04 October 2005

Billmon: What a "Secure" Province Looks Like

A standard riff at the modern version of the 5 o'clock follies -- military press briefings in Baghdad or at the Pentagon -- is that the insurgency in Iraq is limited to "only" four provinces. I say "only" because one of them (Anbar) is the size of North Carolina, while two of the others contain Baghdad and Mosul, the country's largest and third-largest cities.

The rest of Iraq, we are told, is a peaceful oasis of tranquility and harmony -- save for the stay riot, suicide bombing, death squad mass execution and/or British jail break operation. Ergo, the war is being won.

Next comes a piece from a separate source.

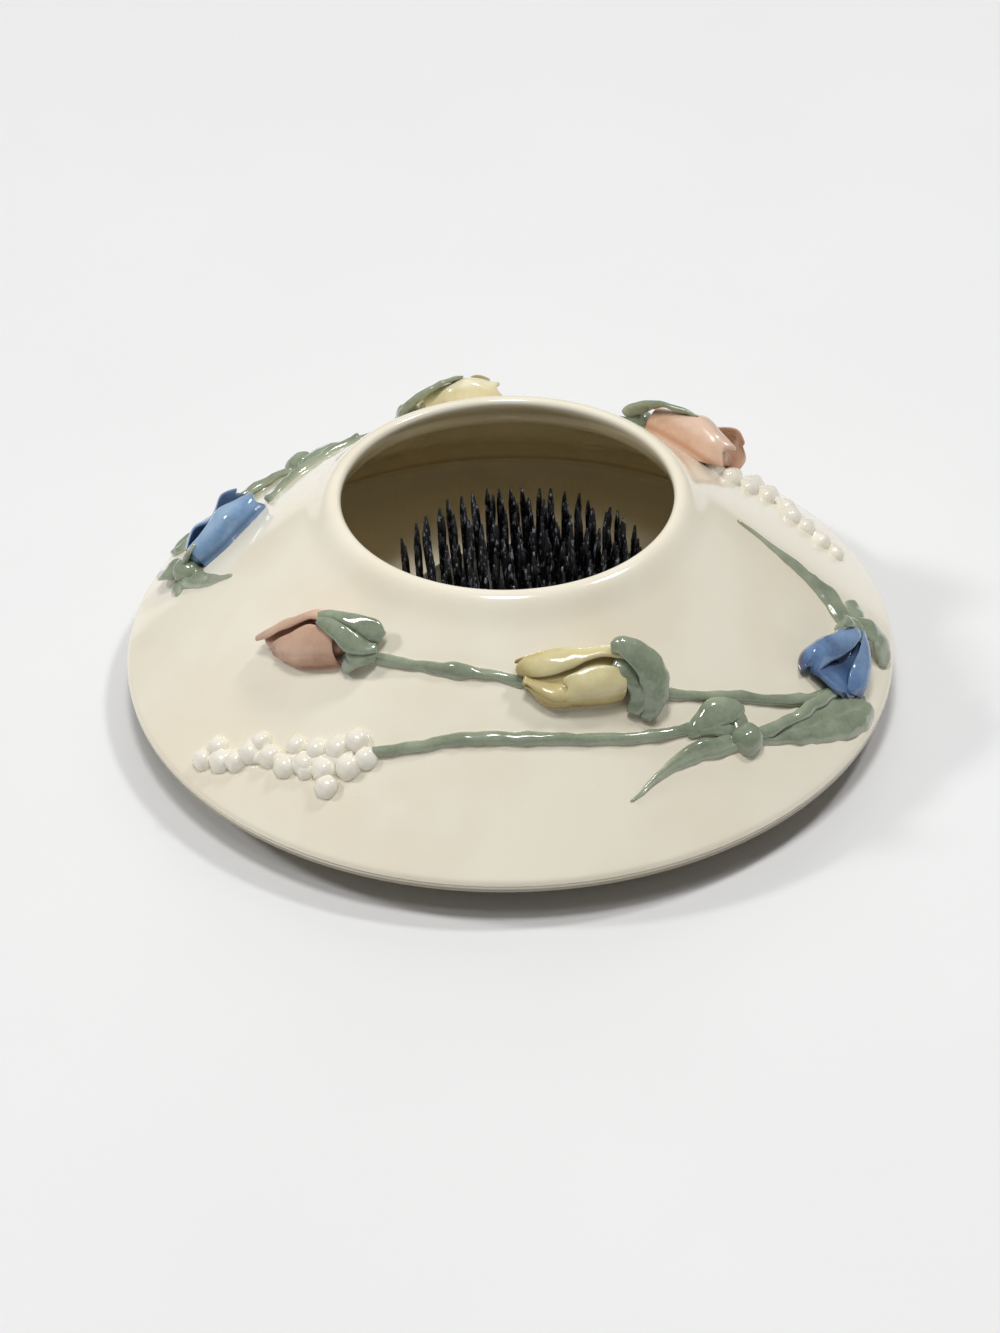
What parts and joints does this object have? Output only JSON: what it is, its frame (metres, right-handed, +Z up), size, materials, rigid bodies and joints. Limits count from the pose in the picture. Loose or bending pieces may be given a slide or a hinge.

But Tom Lasseter, the Knight-Ridder reporter who's made something of a gig for himself pointing out the gap between fantasy at the top and reality on the ground -- basically by letting the guys actually fighting the war tell their own stories -- has done it again. He recently filed this report from the province of Diyala, which lies to the east of Baghdad, well outside the Sunni Triange:

Commanders for the 3rd Infantry Division in Diyala said the number of attacks there had dropped from about a dozen a day last year to seven. Roadside bombs, they said, have decreased by a third. The latter trend, though, hasn't held up this month. In September 2004 there were 72 roadside bombs detonated or found, but 106 this month.

"They say attacks are down. Well, no [shit]," [Staff Sgt. Donnie] Hendricks said. "We're not patrolling where the bad guys are."